2005-02-10 07:40:07

by Kim Holviala

[permalink] [raw]
Subject: Spontaneous reboot with 2.6.10 and NFSD

I hit an obscure bug last night when trying to copy files from an nfs
client to my nfs server. The server is a P3/800 with three IDE disks in
software RAID5 running vanilla 2.6.10 and Debian Sarge. The network is
local 100Mbit/s switched ethernet. The server exports a 220 gig
partition which contains a lot of data.

Oh, kernel configs and stuff from the server can be found from:
http://www.holviala.com/~kimmy/crash/

Anyway, I mount the export to a Linux client (tried with a few with
different 2.6 kernels and distros) and then start copying files from
clients CDROM to the server through NFS. After copying a few small
files, the first big one reboots the server. There are no log entries,
and the server has no local console so I don't know what happens. This
is reproduceable 100% of the time.

To narrow down the problem, I've tried the following:

- copied files from a different client running Gentoo: reboot
- exported a non-raided partition (hdc9) and tried that: reboot
- switched 2.6.10 to 2.6.11-rc3: reboot, but it took longer

I hope it's just something that I've done, but this server has been in
use for a long time now without any problems, and I haven't touched it
for a while.

So, if anyone knows what's wrong, or can tell me a way to debug the
situation more I'd be grateful. The server is in a place where it's
nearly impossible to have a local console - I could probably use a
serial one if necessary for debugging.



Kim


2005-02-10 08:27:36

by Kim Holviala

[permalink] [raw]
Subject: Re: Spontaneous reboot with 2.6.10 and NFSD

Kim Holviala wrote:

> To narrow down the problem, I've tried the following:
>
> - copied files from a different client running Gentoo: reboot
> - exported a non-raided partition (hdc9) and tried that: reboot
> - switched 2.6.10 to 2.6.11-rc3: reboot, but it took longer

- tried with both udp and tcp mounts (nfsv3 both): reboot
- tried with 2.6.8.1: reboot

I also tried copying the same files with a tar-ssh-tar pipe thingy and
it works ok. Since I'm not near the server now, and it just crashed, I
can't do more testing until I get back home...



Kim


2005-02-10 08:56:12

by Kim Holviala

[permalink] [raw]
Subject: Re: Spontaneous reboot with 2.6.10 and NFSD

Kim Holviala wrote:
> Kim Holviala wrote:
>
>> To narrow down the problem, I've tried the following:
>>
>> - copied files from a different client running Gentoo: reboot
>> - exported a non-raided partition (hdc9) and tried that: reboot
>> - switched 2.6.10 to 2.6.11-rc3: reboot, but it took longer
>
>
> - tried with both udp and tcp mounts (nfsv3 both): reboot
> - tried with 2.6.8.1: reboot

- tried with local NFS mount (mount localhost:/export/tmp ...): reboot
- tried with user-mode nfs server (nfs-user-server): OK

Hmmm. So it looks like that when I transfer a lot of data through the
kernel NFS server, it reboots the server. But if I transfer the same
data using ssh or user-mode nfs server, it all works like it should

I'm out of ideas.



Kim

2005-02-10 09:21:29

by NeilBrown

[permalink] [raw]
Subject: Re: Spontaneous reboot with 2.6.10 and NFSD

On Thursday February 10, [email protected] wrote:
> Anyway, I mount the export to a Linux client (tried with a few with
> different 2.6 kernels and distros) and then start copying files from
> clients CDROM to the server through NFS. After copying a few small
> files, the first big one reboots the server.

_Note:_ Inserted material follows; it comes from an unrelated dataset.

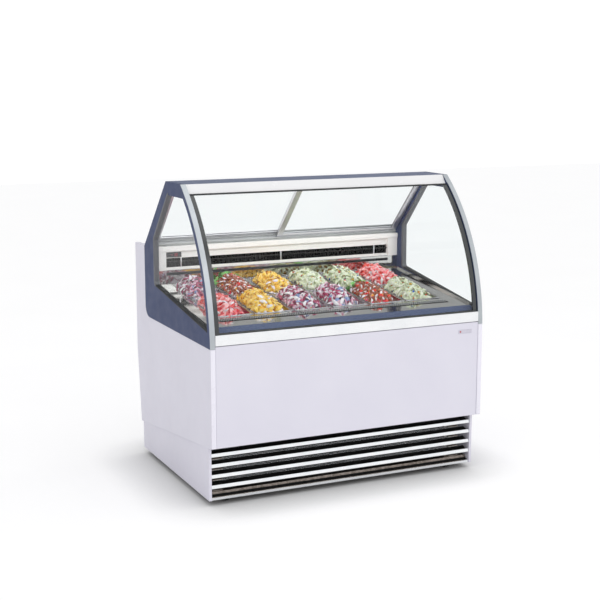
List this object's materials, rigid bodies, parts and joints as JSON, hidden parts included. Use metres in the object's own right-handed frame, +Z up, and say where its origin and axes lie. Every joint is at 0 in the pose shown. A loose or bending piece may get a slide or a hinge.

Can you be specific about the size of the "big" file?
Also, what filesystem is being used on the server, what mount flags
(if any) and what export options.

Having some sort of console, whether VGA, serial, or network, to view
the Oops would be invaluable.

Thanks,
NeilBrown

2005-02-10 10:02:39

by Kim Holviala

[permalink] [raw]
Subject: Re: Spontaneous reboot with 2.6.10 and NFSD

Neil Brown wrote:
> On Thursday February 10, [email protected] wrote:
>
>>Anyway, I mount the export to a Linux client (tried with a few with
>>different 2.6 kernels and distros) and then start copying files from
>>clients CDROM to the server through NFS. After copying a few small
>>files, the first big one reboots the server.
>
> Can you be specific about the size of the "big" file?

Well, there were two bigger files, the first 18 megs and the second 35
megs and the copying never got past those two. But in the end it wasn't
the size - I was able to make it reboot with a small C source file...

> Also, what filesystem is being used on the server, what mount flags
> (if any) and what export options.

All the files are here:
http://www.holviala.com/~kimmy/crash/mount

Mount options:
/dev/md8 on /boot type ext3 (rw,nosuid,noatime)

I forgot to transfer the exports file, and now the server is dead...
Will do that later.

> Having some sort of console, whether VGA, serial, or network, to view
> the Oops would be invaluable.

I'll carry the server next to a monitor once I get back home.



Kim

2005-02-10 11:08:31

by Kim Holviala

[permalink] [raw]
Subject: Re: Spontaneous reboot with 2.6.10 and NFSD

Kim Holviala wrote:

>> Also, what filesystem is being used on the server, what mount flags
>> (if any) and what export options.
>
> All the files are here:
> http://www.holviala.com/~kimmy/crash/mount

Umph... Actually, the files are here:
http://www.holviala.com/~kimmy/crash/

> Mount options:
> /dev/md8 on /boot type ext3 (rw,nosuid,noatime)

And that was for a wrong fs, but the options were the same.

> I forgot to transfer the exports file, and now the server is dead...
> Will do that later.

Exports is now in the same place as other files. Here's the relevant line:
/export/home *(rw,sync)




Kim